>> begin DATA

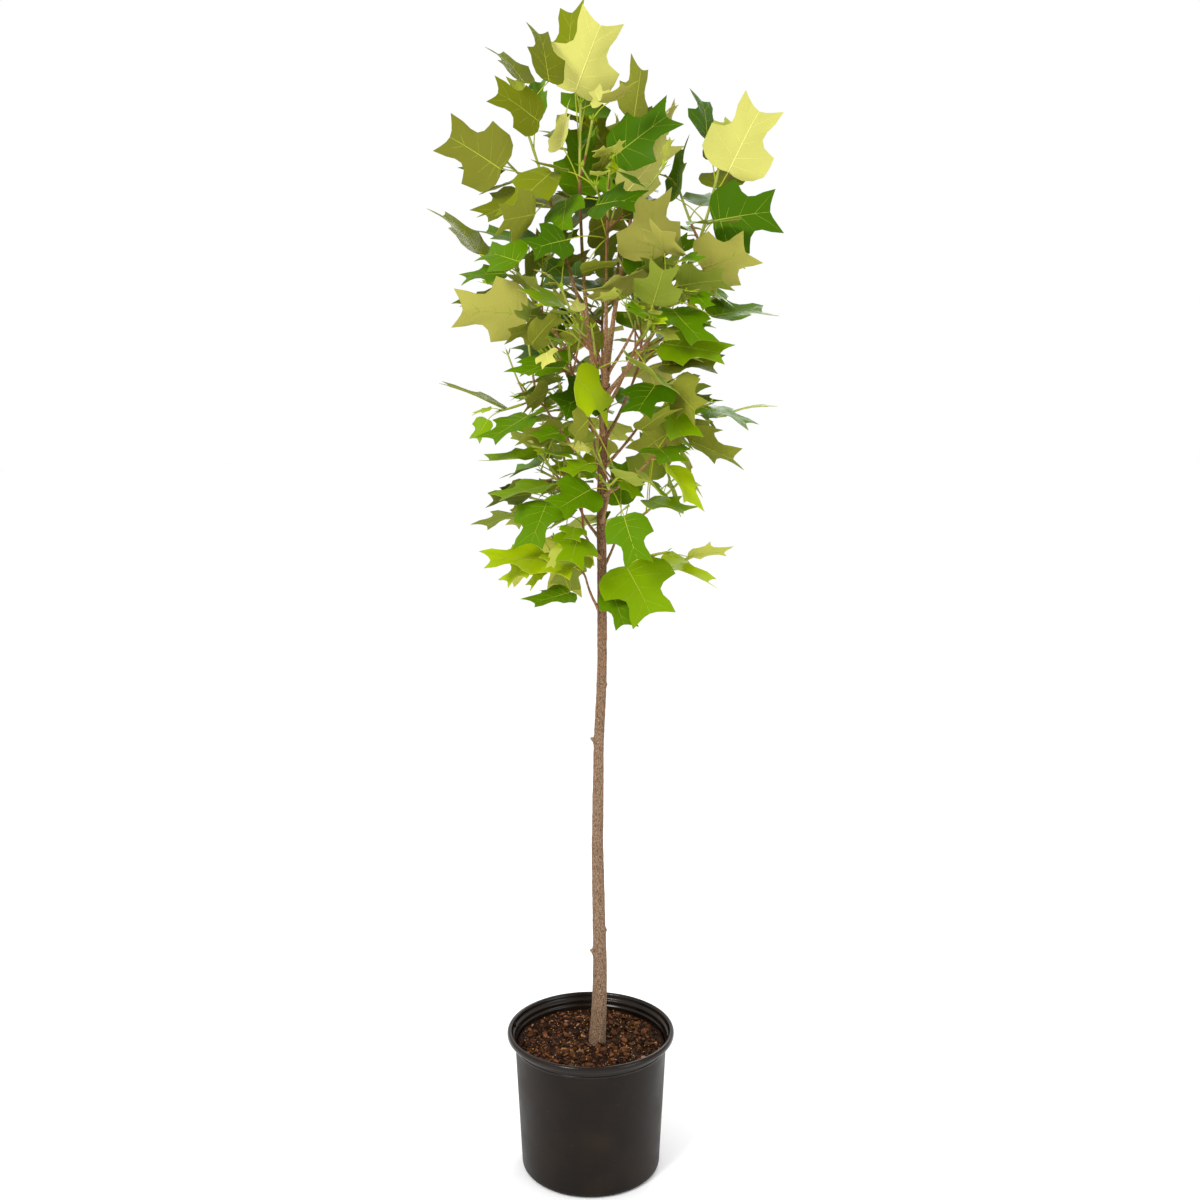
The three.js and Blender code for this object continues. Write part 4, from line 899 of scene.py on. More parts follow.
def is_in_crown(spots):
    heights, radii = CROWN_PROFILE.T
    inside = (spots[:, 2] > heights[0]) & (spots[:, 2] <= heights[-1])
    limit = np.where(inside, np.interp(spots[:, 2], heights, radii), 0)
    return bool(np.all(np.hypot(spots[:, 0] - CROWN_MIDDLE, spots[:, 1]) < limit))


def line_spots(start, end):
    steps = math.ceil(length(end - start) / SAMPLE)
    return start + (end - start) * (np.arange(steps + 1) / steps)[:, None]


def triangle_spots(a, b, c):
    steps = math.ceil(max(length(a - b), length(b - c), length(c - a)) / SAMPLE)
    i, j = np.mgrid[0:steps + 1, 0:steps + 1]
    keep = i + j <= steps
    i, j = i[keep][:, None], j[keep][:, None]
    return a * (1 - (i + j) / steps) + b * (i / steps) + c * (j / steps)


def clear_of(start, spots):
    away = spots - start
    return spots[np.sqrt((away * away).sum(1)) > CLEAR_OF_FOOT]


def limb_spots(centres, radii):
    spots = []
    for i in range(1, len(centres)):
        line = line_spots(centres[i - 1], centres[i])
        spots.append(line)
        for turn in range(0, 360, LIMB_SPOT_TURN):
            spots.append(line + heading(turn) * radii[i])
    return np.concatenate(spots)


# %% Leaves: corners of the folded blade, and whether it fits
def blade_corners(leaf):
    across = np.cross(leaf["along"], leaf["face"])

    def corner(out, run):
        spot = leaf["foot"] + across * out + leaf["along"] * (run * leaf["long"])
        return spot + leaf["face"] * (abs(out) * BLADE_FOLD)

    right = [corner(out * leaf["wide"] * 0.5, run) for out, run in BLADE_HALF]
    left = [corner(out * leaf["wide"] * -0.5, run) for out, run in BLADE_HALF]
    return [corner(0, 0), corner(0, BLADE_NOTCH), *right, *left]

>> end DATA

(SET EXERCISE)
Starting at the first line of the data above, please restate word for word every line up to and including the one that holds "return start +", and add nothing else.

(RESULT OF THIS TASK)
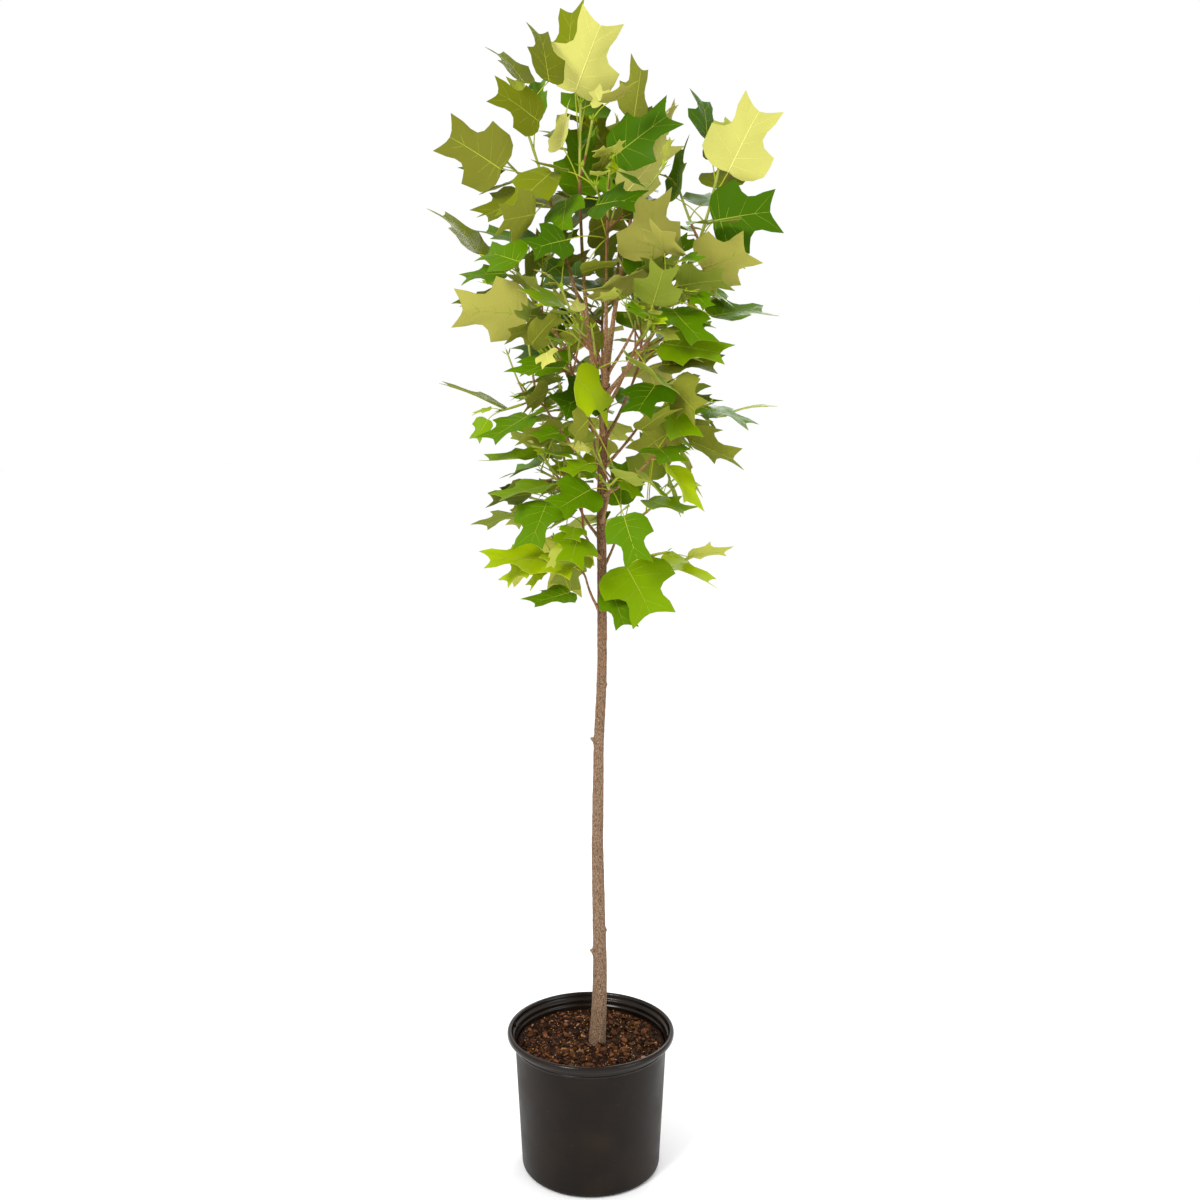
The three.js and Blender code for this object continues. Write part 4, from line 899 of scene.py on. More parts follow.
def is_in_crown(spots):
    heights, radii = CROWN_PROFILE.T
    inside = (spots[:, 2] > heights[0]) & (spots[:, 2] <= heights[-1])
    limit = np.where(inside, np.interp(spots[:, 2], heights, radii), 0)
    return bool(np.all(np.hypot(spots[:, 0] - CROWN_MIDDLE, spots[:, 1]) < limit))


def line_spots(start, end):
    steps = math.ceil(length(end - start) / SAMPLE)
    return start + (end - start) * (np.arange(steps + 1) / steps)[:, None]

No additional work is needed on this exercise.